WORKING DATA:
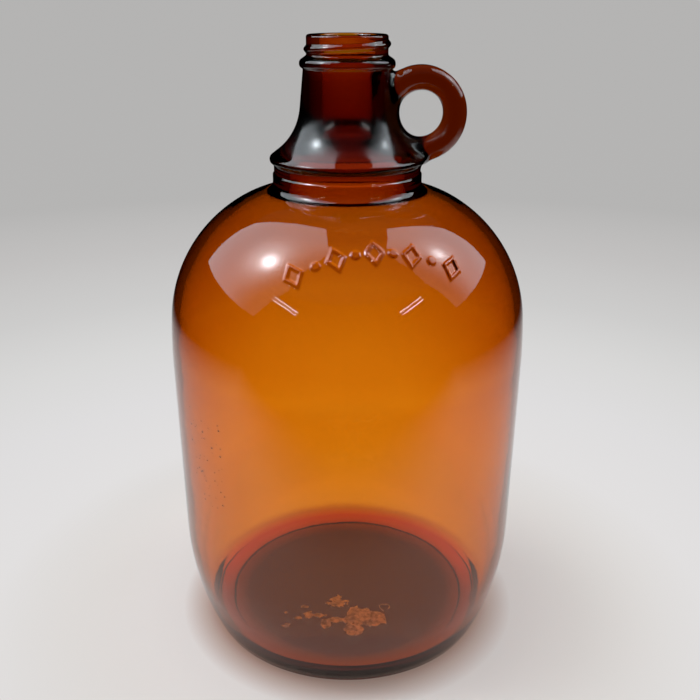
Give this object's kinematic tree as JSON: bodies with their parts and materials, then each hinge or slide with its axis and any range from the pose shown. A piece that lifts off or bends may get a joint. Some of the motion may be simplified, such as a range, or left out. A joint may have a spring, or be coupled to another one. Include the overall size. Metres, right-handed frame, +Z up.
{
  "type": "glass jug",
  "caption": "Empty amber glass jug with a round shoulder, a stepped collar, a finger ring beside the neck and a screw finish; it stands on a ring round its base.",
  "frame": {"origin": "middle of the base, on the surface that the jug stands on", "axes": "+Z up the jug's axis, +X towards the finger ring, -Y the front with the raised band"},
  "size_m": [0.167, 0.167, 0.286],
  "materials": {
    "amber_glass": "clear amber, polished, with small moulding waves"
  },
  "bodies": {
    "root": {"jug": "amber_glass"}
  },
  "joints": []
}
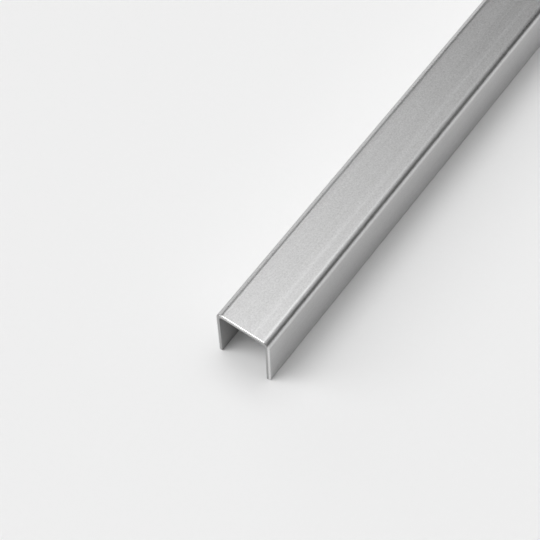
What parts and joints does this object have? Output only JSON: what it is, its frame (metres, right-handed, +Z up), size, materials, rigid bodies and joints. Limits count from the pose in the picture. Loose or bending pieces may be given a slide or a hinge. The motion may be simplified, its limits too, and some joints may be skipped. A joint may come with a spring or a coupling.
{
  "type": "steel u-channel",
  "caption": "Straight U-section channel bent from thin steel sheet, open along its underside and cut square at both ends.",
  "frame": {"origin": "on the floor under the middle of the channel, halfway along it and halfway between its flanges", "axes": "+Y along the channel, +X across it, +Z up through the web, with the flanges pointing down"},
  "size_m": [0.015, 1, 0.017],
  "materials": {
    "steel": "satin"
  },
  "bodies": {
    "root": {"u_channel": "steel"}
  },
  "joints": []
}
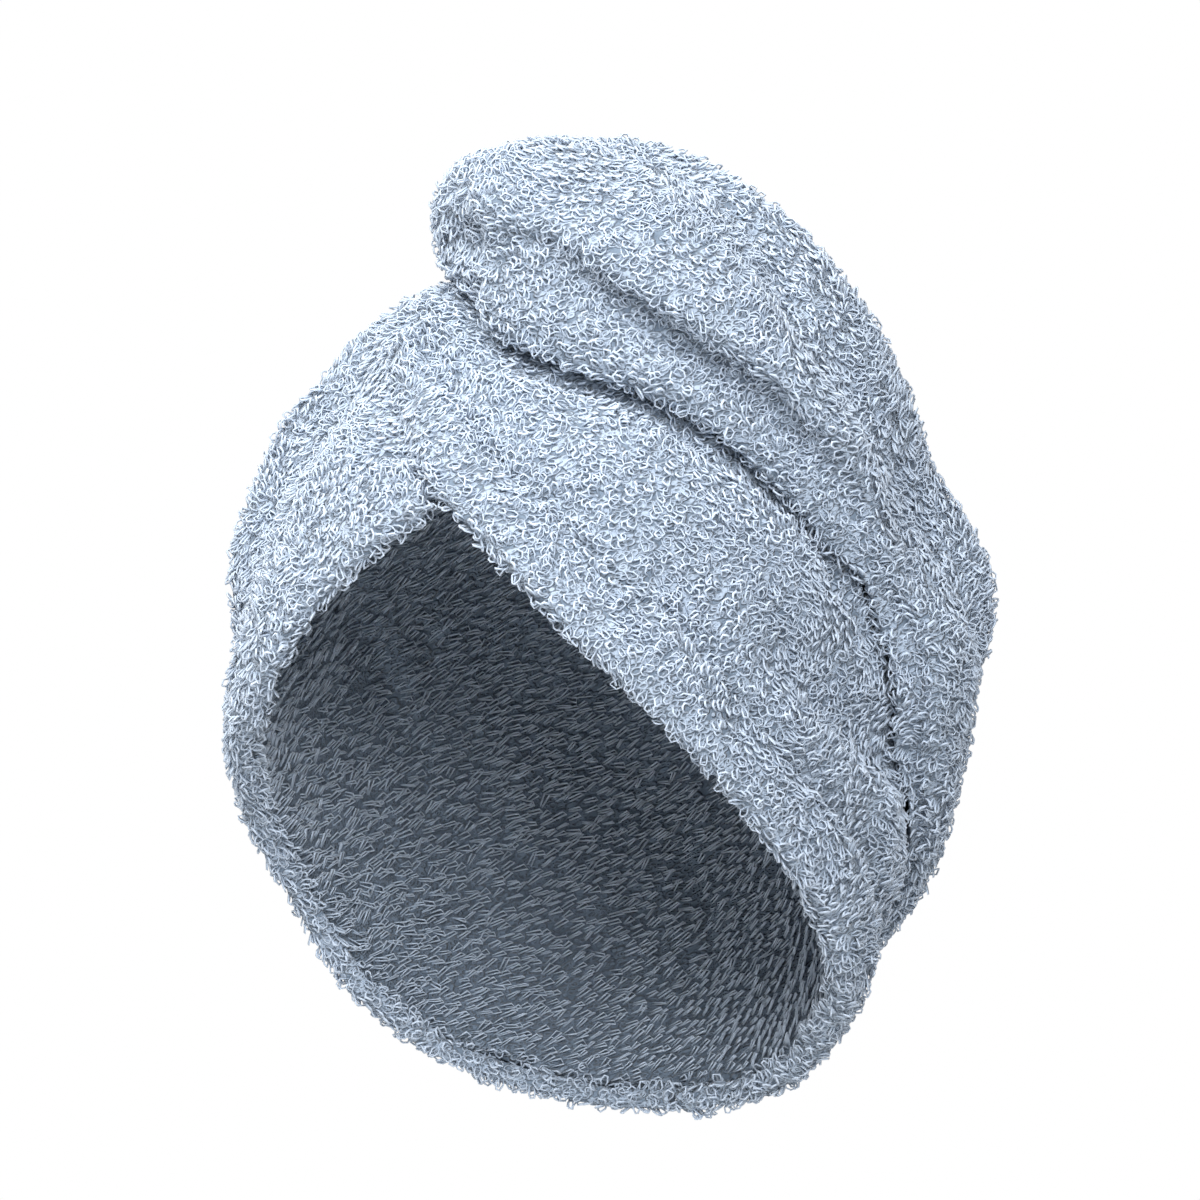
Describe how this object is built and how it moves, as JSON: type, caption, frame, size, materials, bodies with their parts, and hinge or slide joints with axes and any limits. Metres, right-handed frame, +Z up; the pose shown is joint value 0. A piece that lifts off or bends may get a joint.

GIVEN EXERCISE:
Output the entries exactly.

EXERCISE OUTPUT:
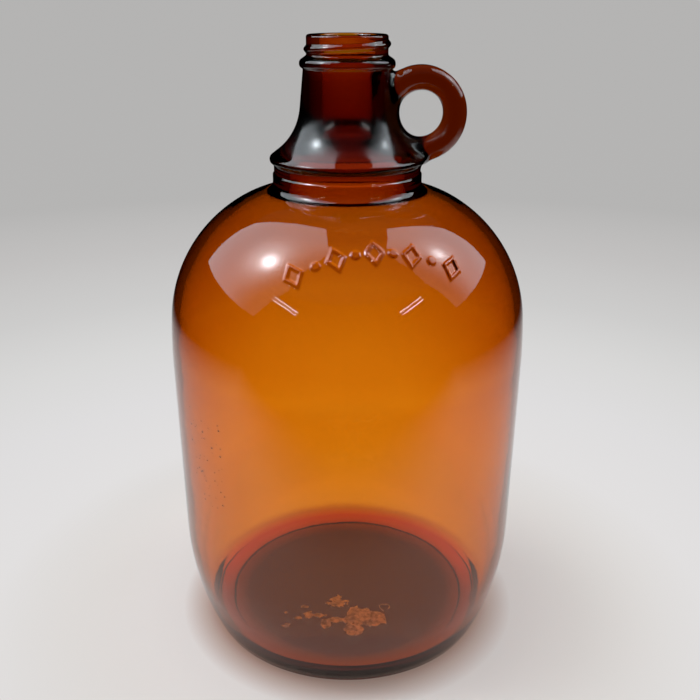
Give this object's kinematic tree as JSON: bodies with their parts and materials, then each hinge or slide with its axis and any range from the pose shown. A piece that lifts off or bends may get a joint. Some of the motion may be simplified, such as a range, or left out. A joint may have a spring, or be coupled to another one. Include the overall size. Metres, right-handed frame, +Z up.
{
  "type": "glass jug",
  "caption": "Empty amber glass jug with a round shoulder, a stepped collar, a finger ring beside the neck and a screw finish; it stands on a ring round its base.",
  "frame": {"origin": "middle of the base, on the surface that the jug stands on", "axes": "+Z up the jug's axis, +X towards the finger ring, -Y the front with the raised band"},
  "size_m": [0.167, 0.167, 0.286],
  "materials": {
    "amber_glass": "clear amber, polished, with small moulding waves"
  },
  "bodies": {
    "root": {"jug": "amber_glass"}
  },
  "joints": []
}
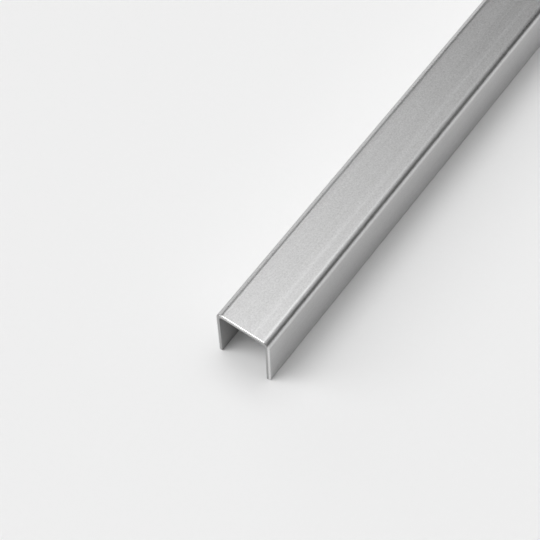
What parts and joints does this object have? Output only JSON: what it is, its frame (metres, right-handed, +Z up), size, materials, rigid bodies and joints. Limits count from the pose in the picture. Loose or bending pieces may be given a slide or a hinge. The motion may be simplified, its limits too, and some joints may be skipped. A joint may come with a spring or a coupling.
{
  "type": "steel u-channel",
  "caption": "Straight U-section channel bent from thin steel sheet, open along its underside and cut square at both ends.",
  "frame": {"origin": "on the floor under the middle of the channel, halfway along it and halfway between its flanges", "axes": "+Y along the channel, +X across it, +Z up through the web, with the flanges pointing down"},
  "size_m": [0.015, 1, 0.017],
  "materials": {
    "steel": "satin"
  },
  "bodies": {
    "root": {"u_channel": "steel"}
  },
  "joints": []
}
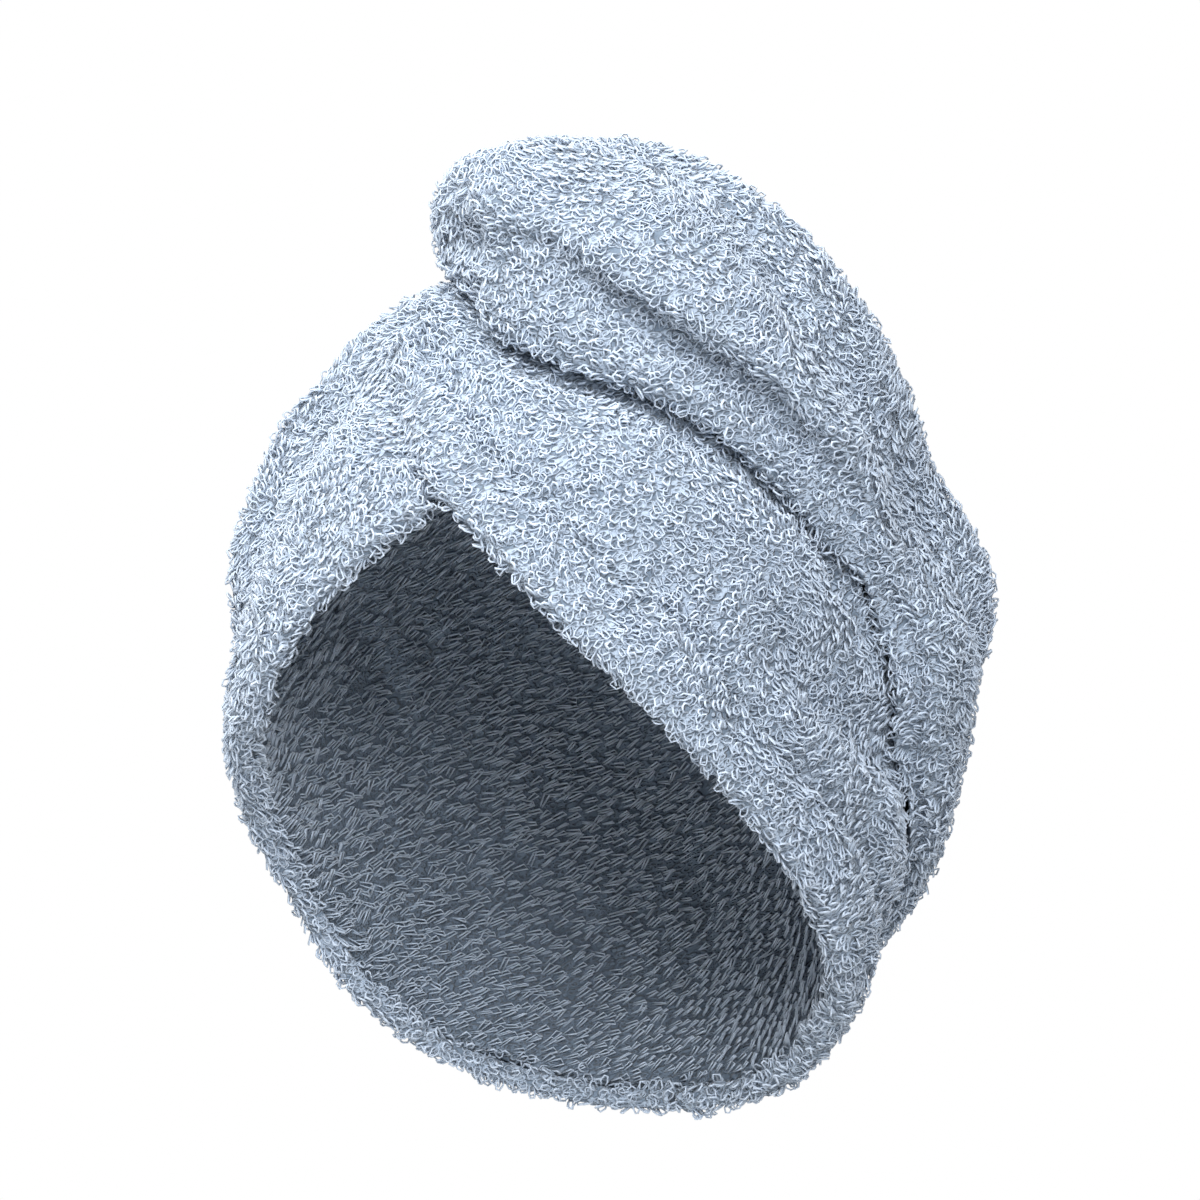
Describe how this object is built and how it moves, as JSON: type, caption, frame, size, materials, bodies with their parts, and hinge or slide joints with axes and any limits. Metres, right-handed frame, +Z up; the pose shown is joint value 0. A piece that lifts off or bends may get a joint.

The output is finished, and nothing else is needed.